--- DATA SUPPLIED ---
┄┄┄┄┄┄┄┄┄┄
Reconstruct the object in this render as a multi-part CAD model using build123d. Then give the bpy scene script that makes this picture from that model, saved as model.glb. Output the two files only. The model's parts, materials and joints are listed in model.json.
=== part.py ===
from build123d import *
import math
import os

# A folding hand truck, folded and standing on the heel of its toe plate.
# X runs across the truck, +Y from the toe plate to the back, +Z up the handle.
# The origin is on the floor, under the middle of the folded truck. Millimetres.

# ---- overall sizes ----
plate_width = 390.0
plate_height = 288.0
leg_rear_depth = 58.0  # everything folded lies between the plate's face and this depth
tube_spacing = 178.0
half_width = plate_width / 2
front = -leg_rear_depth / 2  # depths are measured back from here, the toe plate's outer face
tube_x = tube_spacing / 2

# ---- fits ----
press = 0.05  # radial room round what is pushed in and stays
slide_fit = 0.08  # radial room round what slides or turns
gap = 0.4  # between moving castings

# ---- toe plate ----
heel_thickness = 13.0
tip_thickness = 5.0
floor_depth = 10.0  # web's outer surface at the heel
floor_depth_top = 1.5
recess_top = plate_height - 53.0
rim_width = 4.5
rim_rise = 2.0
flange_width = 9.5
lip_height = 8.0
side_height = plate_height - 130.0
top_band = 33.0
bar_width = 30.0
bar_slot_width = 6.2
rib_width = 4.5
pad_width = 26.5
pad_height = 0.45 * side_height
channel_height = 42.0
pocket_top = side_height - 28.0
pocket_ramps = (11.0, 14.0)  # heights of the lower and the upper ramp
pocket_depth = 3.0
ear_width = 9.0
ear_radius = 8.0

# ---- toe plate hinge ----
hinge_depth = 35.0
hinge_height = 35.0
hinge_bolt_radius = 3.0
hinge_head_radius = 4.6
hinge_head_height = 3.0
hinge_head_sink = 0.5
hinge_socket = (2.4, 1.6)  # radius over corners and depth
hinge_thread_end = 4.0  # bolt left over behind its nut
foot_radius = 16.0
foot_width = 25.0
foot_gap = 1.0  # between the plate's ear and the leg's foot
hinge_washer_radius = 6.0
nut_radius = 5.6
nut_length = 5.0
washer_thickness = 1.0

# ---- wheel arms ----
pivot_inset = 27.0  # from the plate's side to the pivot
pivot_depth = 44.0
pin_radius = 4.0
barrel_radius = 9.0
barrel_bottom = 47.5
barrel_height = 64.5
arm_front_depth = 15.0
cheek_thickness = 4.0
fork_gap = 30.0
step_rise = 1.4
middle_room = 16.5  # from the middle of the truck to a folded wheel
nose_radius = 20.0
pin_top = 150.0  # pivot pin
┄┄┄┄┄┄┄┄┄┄
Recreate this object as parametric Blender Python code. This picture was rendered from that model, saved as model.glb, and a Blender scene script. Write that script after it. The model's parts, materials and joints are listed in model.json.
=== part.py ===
┄┄┄┄┄┄┄┄┄┄
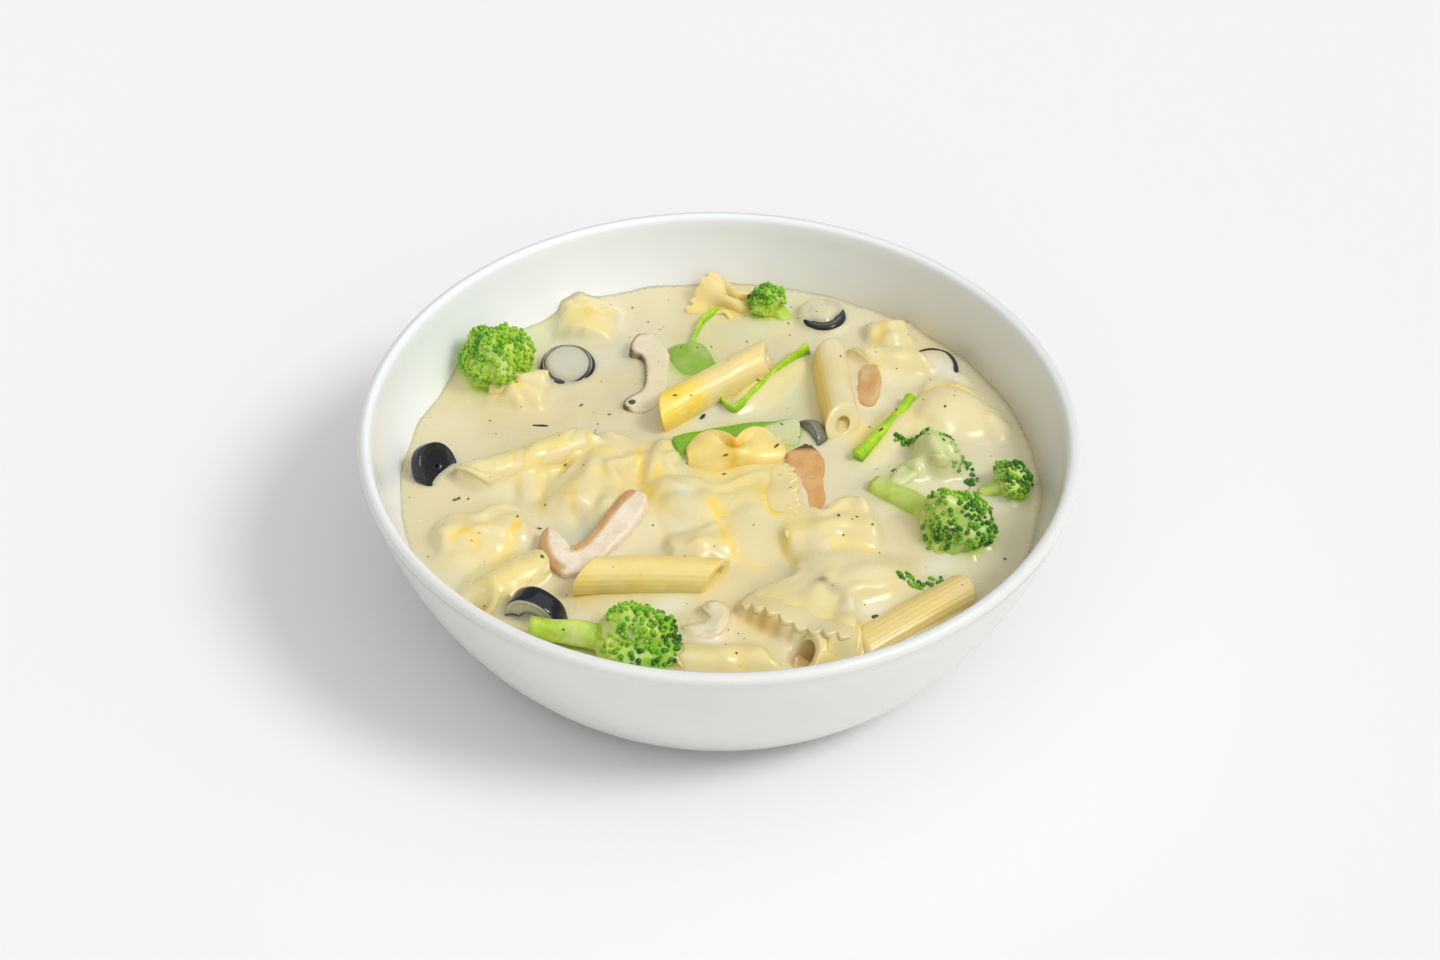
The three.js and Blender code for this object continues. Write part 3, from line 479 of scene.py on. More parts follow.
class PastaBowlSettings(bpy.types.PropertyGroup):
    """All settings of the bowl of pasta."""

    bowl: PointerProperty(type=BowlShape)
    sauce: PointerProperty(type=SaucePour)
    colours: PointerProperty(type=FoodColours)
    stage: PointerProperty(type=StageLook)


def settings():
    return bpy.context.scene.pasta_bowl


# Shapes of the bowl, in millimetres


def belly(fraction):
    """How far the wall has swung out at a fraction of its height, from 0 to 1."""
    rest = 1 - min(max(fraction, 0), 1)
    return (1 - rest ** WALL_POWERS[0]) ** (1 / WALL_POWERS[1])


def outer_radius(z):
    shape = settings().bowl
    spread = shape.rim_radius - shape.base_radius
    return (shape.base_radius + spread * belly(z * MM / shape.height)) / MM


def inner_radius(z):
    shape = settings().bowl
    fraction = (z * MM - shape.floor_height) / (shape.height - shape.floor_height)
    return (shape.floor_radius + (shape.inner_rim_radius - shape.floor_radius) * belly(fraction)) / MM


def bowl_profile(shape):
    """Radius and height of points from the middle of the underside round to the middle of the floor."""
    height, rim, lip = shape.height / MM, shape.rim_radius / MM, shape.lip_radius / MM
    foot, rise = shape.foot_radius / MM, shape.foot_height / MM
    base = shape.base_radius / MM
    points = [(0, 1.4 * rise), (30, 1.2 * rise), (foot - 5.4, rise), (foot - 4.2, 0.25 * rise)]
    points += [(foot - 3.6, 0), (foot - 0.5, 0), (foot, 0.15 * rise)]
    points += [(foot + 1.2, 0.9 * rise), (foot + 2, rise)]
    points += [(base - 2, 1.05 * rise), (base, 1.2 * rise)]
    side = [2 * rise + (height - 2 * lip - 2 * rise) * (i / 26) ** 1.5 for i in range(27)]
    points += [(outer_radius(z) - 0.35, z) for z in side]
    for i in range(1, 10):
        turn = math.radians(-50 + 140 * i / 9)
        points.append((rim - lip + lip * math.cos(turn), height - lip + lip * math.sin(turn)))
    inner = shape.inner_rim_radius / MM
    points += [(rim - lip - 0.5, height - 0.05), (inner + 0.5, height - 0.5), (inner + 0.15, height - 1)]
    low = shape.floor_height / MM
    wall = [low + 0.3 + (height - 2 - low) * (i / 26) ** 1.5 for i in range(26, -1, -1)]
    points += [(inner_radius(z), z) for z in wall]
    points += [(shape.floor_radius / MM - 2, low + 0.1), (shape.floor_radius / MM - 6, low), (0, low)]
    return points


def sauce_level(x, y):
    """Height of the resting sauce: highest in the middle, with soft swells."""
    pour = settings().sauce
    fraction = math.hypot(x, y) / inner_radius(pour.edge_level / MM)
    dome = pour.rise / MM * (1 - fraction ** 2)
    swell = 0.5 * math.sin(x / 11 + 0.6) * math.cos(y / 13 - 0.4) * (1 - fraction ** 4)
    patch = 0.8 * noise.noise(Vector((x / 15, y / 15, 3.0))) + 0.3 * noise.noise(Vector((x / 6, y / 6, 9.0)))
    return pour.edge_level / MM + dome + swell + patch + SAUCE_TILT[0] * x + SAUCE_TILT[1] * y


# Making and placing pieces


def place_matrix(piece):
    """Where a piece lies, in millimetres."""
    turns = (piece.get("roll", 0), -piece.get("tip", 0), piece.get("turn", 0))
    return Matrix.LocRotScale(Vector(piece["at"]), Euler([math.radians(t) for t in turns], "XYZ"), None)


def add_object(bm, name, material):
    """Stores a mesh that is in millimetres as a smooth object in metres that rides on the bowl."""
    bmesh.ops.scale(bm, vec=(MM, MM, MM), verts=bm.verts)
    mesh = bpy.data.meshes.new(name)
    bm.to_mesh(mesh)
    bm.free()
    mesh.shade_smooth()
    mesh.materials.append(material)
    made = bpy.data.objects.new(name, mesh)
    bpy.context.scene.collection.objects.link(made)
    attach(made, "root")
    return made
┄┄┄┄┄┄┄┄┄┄
--- THE EXERCISE ---
Exactly as written, quote the lines from the one that has "The three.js and" down to the one that has "return (1 - rest", and include both.

--- IN RESPONSE ---
The three.js and Blender code for this object continues. Write part 3, from line 479 of scene.py on. More parts follow.
class PastaBowlSettings(bpy.types.PropertyGroup):
    """All settings of the bowl of pasta."""

    bowl: PointerProperty(type=BowlShape)
    sauce: PointerProperty(type=SaucePour)
    colours: PointerProperty(type=FoodColours)
    stage: PointerProperty(type=StageLook)


def settings():
    return bpy.context.scene.pasta_bowl


# Shapes of the bowl, in millimetres


def belly(fraction):
    """How far the wall has swung out at a fraction of its height, from 0 to 1."""
    rest = 1 - min(max(fraction, 0), 1)
    return (1 - rest ** WALL_POWERS[0]) ** (1 / WALL_POWERS[1])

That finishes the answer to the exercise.